John Mason (March 30, 1927January 20, 2019) was an American artist who did experimental work with ceramics. Mason's work focused on exploring the physical properties of clay and its "extreme plasticity". One of a group of artists who had studied under the pioneering ceramicist Peter Voulkos, he created wall reliefs and expressionistic sculptures, often on a monumental scale.

Biography 
Mason spent his early childhood in the Midwest; his family moved to Fallon, Nevada in 1937, where he finished elementary and high school. He settled in Los Angeles in 1949 at the age of 22. He attended Otis Art Institute, and in 1954 enrolled at Chouinard Art Institute, where he became a student and close friend of ceramicist Peter Voulkos. The two rented a studio space together in 1957, which they shared until Voulkos moved to Berkeley, California in the fall of 1958.

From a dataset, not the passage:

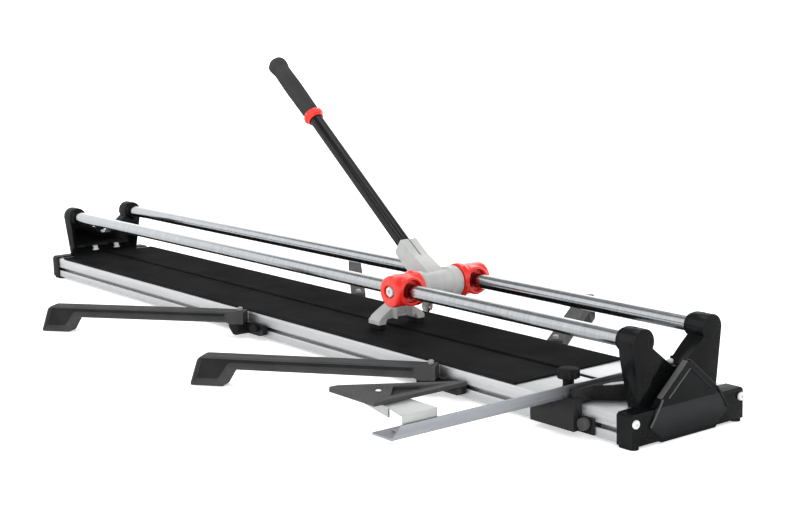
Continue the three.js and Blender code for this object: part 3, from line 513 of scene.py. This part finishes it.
def body_of(node):
    """The body a CAD node rides on."""
    return frame["nodes"][node]["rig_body"]


def skin(node, material, width=0.6, segments=3, angle=CREASE):
    """Dresses a rounded copy of a CAD node in its place."""
    return dress(copy_of(node, width, segments, angle), body_of(node), material, node)


# ---------------------------------------------------------------- bed
def bed():
    for side in ("front", "rear"):
        skin(f"{side}_profile", "bed", 0.7)
        skin(f"rubber_pad_{side}", "rubber", 0.25, 2)
    skin("centre_spine", "spine", 0.5)


# ---------------------------------------------------------------- ends
def ends():
    for end, flip in (("near", False), ("far", True)):
        skin(f"{end}_support", "casting", 2.4, 4)
        skin(f"{end}_cover", "casting", 1.2)
        for side in ("front", "rear"):
            skin(f"foot_{end}_{side}", "foot", 0.8)
            skin(f"end_bolt_{end}_{side}", "zinc", 0.5)
        for piece in end_details(end):
            turned_end(piece, flip)


def end_details(end):
    """Collars, ridges and screws that are too fine for the CAD casting, in the near end's place."""
    details = []
    for side in (-1, 1):
        tag = side + 1
        details.append(dress(rail_collar(f"{end}_collar_{tag}", side * RAIL_Y), "bed", "casting"))
        # Painted light: the front side's border and ridge take the lighter grey, as if lit, and the rear
        # side's keep the casting's black, as if in shade.
        tone = "grey" if side < 0 else "casting"
        root = END - 1
        border = strip(f"{end}_border_{tag}", (side, 103), (side * 46, 66), 2, (root, END + 1.6))
        ridge = strip(f"{end}_ridge_{tag}", (side * 59, 66), (side * 84, 29), 2.4, (root, END + 2))
        # The strip on each gable slope is grey on both sides: a painted lit band on the slope.
        lit_shoulder = strip(f"{end}_shoulder_{tag}", (side * 4, 113.6), (side * 59, 66.6), 2, (END - 11, root))
        details += [dress(border, "bed", tone), dress(ridge, "bed", tone), dress(lit_shoulder, "bed", "grey")]
        details.append(dress(floor_screw(f"{end}_floor_screw_{tag}", side * 28), "bed", "zinc"))
    details.append(dress(notch_screw(f"{end}_notch_screw"), "bed", "zinc"))
    return details


def rail_collar(name, y):
    """Stepped ring round a rail, where it enters its post."""
    face = END - POST_INNER
    bore = RAIL_R + 0.2
    return lathe(name, [
        (bore, face + 1), (20, face + 1), (20, face - 3.5), (17.5, face - 5), (17.5, face - 9),
        (15, face - 10.5), (bore, face - 10.5),
    ], "x", (0, y, RAIL_Z), round_off=0.7)


def strip(name, top, low, width, span):
    """Straight raised strip on an end face, from top to low in (Y, Z), with its width towards the middle."""
    start, finish = Vector(top), Vector(low)
    inward = Vector((-math.copysign(1, finish.x), 0))
    along = (finish - start).normalized()
    across = (inward - along * inward.dot(along)).normalized() * width
    corners = [tuple(start), tuple(finish), tuple(finish + across), tuple(start + across)]
    return bevelled(prism(name, corners, "x", span), 0.5, 2)


def floor_screw(name, y):
    """Cap screw and washer that hold the casting down on the bed."""
    seat = 61.8  # the casting's floor
    return lathe(name, [
        (0, seat), (8.5, seat), (8.5, seat + 1.8), (6, seat + 1.8), (6, seat + 9), (5.2, seat + 10),
        (3, seat + 10), (3, seat + 6), (0, seat + 6),
    ], "z", (END - POST_INNER + 8, y, 0), SMALL)


def notch_screw(name):
    """Small screw with a hollow head in the notch between the posts."""
    seat = 101  # the notch's floor
    return lathe(name, [
        (0, seat), (5, seat), (5, seat + 5), (4, seat + 6), (2.4, seat + 6), (2.4, seat + 4), (0, seat + 4),
    ], "z", (END - 44, 5, 0), SMALL)


# ---------------------------------------------------------------- rails and carriage
def rails():
    profile = [(RAIL_BORE_R, -RAIL_HALF), (RAIL_R, -RAIL_HALF), (RAIL_R, RAIL_HALF), (RAIL_BORE_R, RAIL_HALF)]
    for side, y in (("front", -RAIL_Y), ("rear", RAIL_Y)):
        tube = lathe(f"{side}_rail_tube", profile, "x", (0, y, RAIL_Z), LONG)
        dress(tube, "bed", "rail", f"{side}_rail")


def melted(node, material, voxel, passes=5):
    """The CAD node's own shape as a casting, with soft fillets where its masses meet."""
    return dress(cast(copy_of(node, 0), voxel, passes), body_of(node), material, node, angle=CAST_CREASE)


def carriage():
    for side in ("front", "rear"):
        melted(f"sleeve_{side}", "red", 0.9, 8)
        skin(f"sleeve_nut_{side}", "zinc", 0.7)
    skin("cross_axle", "rail", 0.3)


# ---------------------------------------------------------------- lever
def lever():
    melted("lever_body", "grey_casting", 1.1)
    tube_bore = TUBE_R - TUBE_WALL
    tube = lathe("lever_tube_skin", [
        (tube_bore, TUBE_START), (TUBE_R, TUBE_START), (TUBE_R, TUBE_END), (tube_bore, TUBE_END),
    ], "z", sides=LONG)
    dress(along_lever(tube), "lever", "paint", "lever_tube")

    collar = lathe("grip_collar_skin", [
        (GRIP_BORE_R, COLLAR_START), (15.5, COLLAR_START), (16.5, COLLAR_START + 5), (20, COLLAR_START + 8),
        (20, COLLAR_END - 3), (17, COLLAR_END), (GRIP_BORE_R, COLLAR_END),
    ], "z", sides=LONG, round_off=1.2)
    collar = fluted(collar, AXIS, count=16, depth=0.8, beyond=18)
    dress(along_lever(collar), "lever", "red", "grip_collar")
    grip = fluted(grip_shape(), AXIS, count=6, depth=0.7, beyond=14)
    dress(along_lever(grip), "lever", "grip", "grip", angle=RING_CREASE)

    melted("breaker_foot", "grey_casting", 1.0, 4)
    skin("foot_pad_front", "foot", 0.8)
    skin("foot_pad_rear", "foot", 0.8)
    skin("wheel_holder", "dull_zinc", 0.4)
    skin("scoring_wheel", "carbide", 0.1)
    skin("wheel_pin", "zinc", 0.2)


def grip_shape():
    """Waisted rubber grip with fine rings and a bulb at its end."""
    start = COLLAR_END + 0.3
    ring_pitch = 3.2
    ring_depth = 0.5
    waist_length = 150
    profile = [(GRIP_BORE_R, start), (15.6, start), (16.0, start + 2)]
    for i in range(int((GRIP_END - 30 - start) / ring_pitch)):
        along = start + 4 + i * ring_pitch
        swell = 16.3 + math.sin(math.pi * (along - start) / waist_length) ** 2
        valley = swell - ring_depth
        profile += [(swell, along), (swell, along + 2.1), (valley, along + 2.5), (valley, along + 2.9)]
    profile += [
        (17.6, GRIP_END - 24), (19.3, GRIP_END - 13), (18.6, GRIP_END - 7), (15.5, GRIP_END - 2.5),
        (10, GRIP_END), (0.5, GRIP_END), (0.5, TUBE_END + 1), (GRIP_BORE_R, TUBE_END + 1),
    ]
    return lathe("grip_skin", profile, "z", sides=84)


# ---------------------------------------------------------------- arms
def arms():
    for name, (x, side, heading) in STATIONS.items():
        place = Matrix.Translation((x * MM, side * PIVOT_Y * MM, 0))
        block = mirrored(hinge_block(f"hinge_block_{name}_skin"), side > 0)
        block.data.transform(place)
        dress(block, f"station_{name}", "plastic", f"hinge_block_{name}")
        skin(f"hinge_pin_{name}", "dull_zinc")
        skin(f"clamp_knob_{name}", "plastic", 1.6)
        arm, shade_plates = swing_arm(f"swing_arm_{name}_skin")
        turn = place @ Matrix.Rotation(math.radians(heading), 4, "Z")
        for floor in shade_plates:
            floor.data.transform(turn)
            # The dish floors take the darker plastic: painted shade in the recesses.
            dress(floor, f"arm_{name}", "recess_shade")
        arm.data.transform(turn)
        dress(arm, f"arm_{name}", "grey", f"swing_arm_{name}", angle=CAST_CREASE)


def swing_arm(name):
    """Moulded arm along +X: root, beam and leg, with a dish on each face, and a darker plate on each dish's
    floor as painted shade.
    """
    outline = fillet([
        (-10, ARM_ROOT_UNDER), (20, ARM_ROOT_UNDER), (26, ARM_UNDER), (LEG_TOP, ARM_UNDER), (LEG_FOOT, 0.3),
        (ARM_REACH, 0.3), (ARM_REACH - 16, ARM_TOP - 6.5), (ARM_REACH - 24, ARM_TOP), (-10, ARM_TOP),
    ], [2, 3, 3, 6, 3, 5, 3, 3, 2], 5)
    arm = prism(name, outline, "y", (-ARM_HALF, ARM_HALF))
    radii = [3, 6, 5, 4, 3, 3]
    rim = fillet([
        (24, 33), (LEG_TOP + 5, 33), (LEG_FOOT + 4, 3), (ARM_REACH - 5, 3), (ARM_REACH - 20, ARM_TOP - 4),
        (24, ARM_TOP - 4),
    ], radii)
    base = fillet([
        (30, 41), (LEG_TOP + 10, 41), (LEG_FOOT + 12, 12), (ARM_REACH - 10, 12),
        (ARM_REACH - 22, ARM_TOP - 5), (30, ARM_TOP - 5),
    ], radii)
    bottom = ARM_HALF - 6.5
    dishes = []
    shade_plates = []
    for side in (-1, 1):
        dishes.append(prism("dish", rim, "y", (side * (ARM_HALF + 0.6), side * bottom), base))
        # Each floor plate is a darker sheet laid just over the dish's bottom: painted shade.
        shade_plates.append(prism(f"{name}_panel", base, "y", (side * 5, side * (bottom + 0.25))))
    hole = lathe("pin_hole", [(0, 20), (4.3, 20), (4.3, 60), (0, 60)], "z", sides=32)
    return cast(cut(arm, *dishes, hole), 1.0, 3), shade_plates


def hinge_block(name):
    """Black block that holds an arm's pin: a body tapering to its foot, and a clamp beside it on the bed."""
    bed_side = PIVOT_Y - BED_FACE - 0.4
    top = 27.5
    body = prism(name, fillet([
        (-6, 7), (7, 7), (13, 15), (13, top), (-22, top), (-20, 19),
    ], [3, 3, 3, 0.5, 1, 3]), "y", (-15, bed_side))
    clamp = prism("clamp", fillet([
        (12, 10), (60, 10), (68, 15), (70, 26), (66, 31), (20, 31), (16, top), (12, top),
    ], [1, 4, 4, 4, 4, 2, 2, 0.5]), "y", (bed_side - 11.1, bed_side))
    return bevelled(join(body, clamp), 1.2, 3)


# ---------------------------------------------------------------- fence
def fence():
    skin("fence_holder", "plastic", 1.6)
    skin("holder_knob", "grey", 0.8)
    skin("end_stop", "plastic", 1.0)
    skin("angle_plate", "fence", 0.3)
    skin("fence_bar", "fence")
    knob = fluted(fence_knob(), CLAMP, count=10, depth=1.3, beyond=15.5)
    dress(knob, "fence_clamp", "plastic", "fence_knob")
    dress(fence_washer(), "fence_clamp", "zinc")
    skin("square_bracket", "bracket")
    skin("square_plate", "grey", 0.7)
    skin("square_screw", "zinc", 0.5)
    # The plate in the square's window is painted shade, not a part.
    dress(square_window_shade(), "square", "plastic")


def fence_knob():
    """Knob on its stud: washer, neck and a round head that takes the flutes."""
    return lathe("fence_knob_skin", [
        (0, 51.5), (4, 51.5), (4, 63.3), (14, 63.3), (14, 65.8), (8.5, 67.3), (8.5, 83), (16.5, 83),
        (17.5, 84.5), (17.5, 94.5), (15, 97), (9, 98.2), (0, 98.4),
    ], "z", (*CLAMP, 0), LONG, round_off=0.6)


def fence_washer():
    """Bright washer round the knob's neck."""
    outline = [(8.8, 67.4), (12.5, 67.4), (12.5, 69.2), (8.8, 69.2)]
    return lathe("fence_washer", outline, "z", (*CLAMP, 0), SMALL)


def square_window_shade():
    """Dark plate filling the window of the square: painted shade in place of the shadowed space beneath."""
    corners = [(770, -404), (770, -338), (747, -338), (727, -367)]
    return bevelled(prism("square_window_shade", corners, "z", (91.5, 93.5)), 0.4, 2)


# ---------------------------------------------------------------- stage
# Metres from here on: the stage and the camera
PAPER_HALF = 12.0
PAPER_FLAT = 5.0
PAPER_RISE = 0.15
GLOW_NEAR = 0.6
GLOW_FAR = 5.0
SKY_STRENGTH = 0.55
# Each lamp's place, what it points at, its diameter and its watts
LAMPS = {
    "key": ((0.6, -2.4, 3.2), (0, 0, 0.1), 1.8, 26),
    "fill": ((3.4, -0.6, 1.6), (0.5, 0, 0.1), 1.4, 5),
    "top": ((-0.4, 0.4, 3.4), (0, 0, 0.1), 2.6, 44),
    "rim": ((-1.6, 2.8, 2.2), (-0.2, 0, 0.2), 1.8, 12),
    "glint": ((2.1, -2.6, 1.5), (0.8, 0, 0.1), 0.3, 7),
}


def stage():
    paper()
    world = bpy.data.worlds.new("studio")
    bpy.context.scene.world = world
    world.use_nodes = True
    sky = world.node_tree.nodes["Background"]
    sky.inputs["Color"].default_value = (1, 1, 1, 1)
    sky.inputs["Strength"].default_value = SKY_STRENGTH
    for name, lamp in LAMPS.items():
        soft_lamp(name, *lamp)


def paper():
    """White paper that curves up and glows towards its far edges, to stay white behind the object."""
    bm = bmesh.new()
    bmesh.ops.create_grid(bm, x_segments=80, y_segments=80, size=PAPER_HALF / MM)
    for vertex in bm.verts:
        beyond = max(0.0, vertex.co.length - PAPER_FLAT / MM)
        vertex.co.z = PAPER_RISE * MM * beyond**2
    floor = smooth(to_object("floor", bm))
    paint = Paint("floor_paper")
    clouds = paint.noise(2, 2)
    tone = paint.mix(paint.spread(clouds, 0, 1), (0.86, 0.86, 0.86), (0.89, 0.89, 0.89))
    distance = paint.nodes.new("ShaderNodeVectorMath")
    distance.operation = "LENGTH"
    paint.links.new(paint.place, distance.inputs[0])
    glow = paint.spread(distance.outputs["Value"], 0.38, 1.08, GLOW_NEAR, GLOW_FAR)
    paint.shader.inputs["Emission Color"].default_value = (1, 1, 1, 1)
    paint.links.new(glow, paint.shader.inputs["Emission Strength"])
    floor.data.materials.append(paint.finish(tone, 0.9, specular=0.1))


def soft_lamp(name, place, target, size, power):
    """Round area lamp at place, pointing at target."""
    lamp = bpy.data.lights.new(name, "AREA")
    lamp.shape = "DISK"
    lamp.size = size
    lamp.energy = power
    obj = bpy.data.objects.new(name, lamp)
    obj.location = place
    obj.rotation_mode = "QUATERNION"
    obj.rotation_quaternion = (Vector(target) - Vector(place)).to_track_quat("-Z", "Y")
    bpy.context.scene.collection.objects.link(obj)


def camera():
    """The photograph's viewing angle: looking down the bed from its near end."""
    place = (2.3956, -1.6162, 0.6430)
    yaw = math.radians(52.756)
    pitch = math.radians(9.744)
    roll = math.radians(-1.526)
    forward = Vector((-math.sin(yaw) * math.cos(pitch), math.cos(yaw) * math.cos(pitch), -math.sin(pitch)))
    level = Vector((math.cos(yaw), math.sin(yaw), 0))
    upright = level.cross(forward)
    right = level * math.cos(roll) + upright * math.sin(roll)
    up = upright * math.cos(roll) - level * math.sin(roll)
    data = bpy.data.cameras.new("camera")
    data.sensor_width = 36
    data.lens = 67.49
    data.clip_start = 0.05
    data.clip_end = 60
    obj = bpy.data.objects.new("camera", data)
    turn = Matrix((right, up, -forward)).transposed()
    obj.matrix_world = Matrix.Translation(place) @ turn.to_4x4()
    bpy.context.scene.collection.objects.link(obj)
    bpy.context.scene.camera = obj
    bpy.context.scene.view_settings.view_transform = "Standard"


camera()
stage()
bed()
ends()
rails()
carriage()
lever()
arms()
fence()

Mason's early Vertical Sculptures from the early 1960s were associated with contemporary trends in Abstract Expressionism and also with the aesthetics of primitivism. Writer Richard Marshall commented that in their "rawness, spontaneity and expressiveness, [the pieces] give the impression of having been formed by natural forces. The formal and technical aspects of balance, proportion, and stability – although purposefully planned and controlled – are subsumed by the very presence of the material itself".

Mason taught sculpture at Pomona College.

Mason later equipped his studio to prepare, manipulate, and fire monumental sculptures in clay, many of which had to be fired in pieces weighing over a ton in kilns that had already been adapted to serve his large-scale purposes, before being assembled on the wall. According to writer and curator Barbara Haskell, who wrote the introduction to the catalog for Mason's 1974 retrospective at the Pasadena Museum of Art, "These pieces have a monumentality and physical size that had no precedent in contemporary ceramics".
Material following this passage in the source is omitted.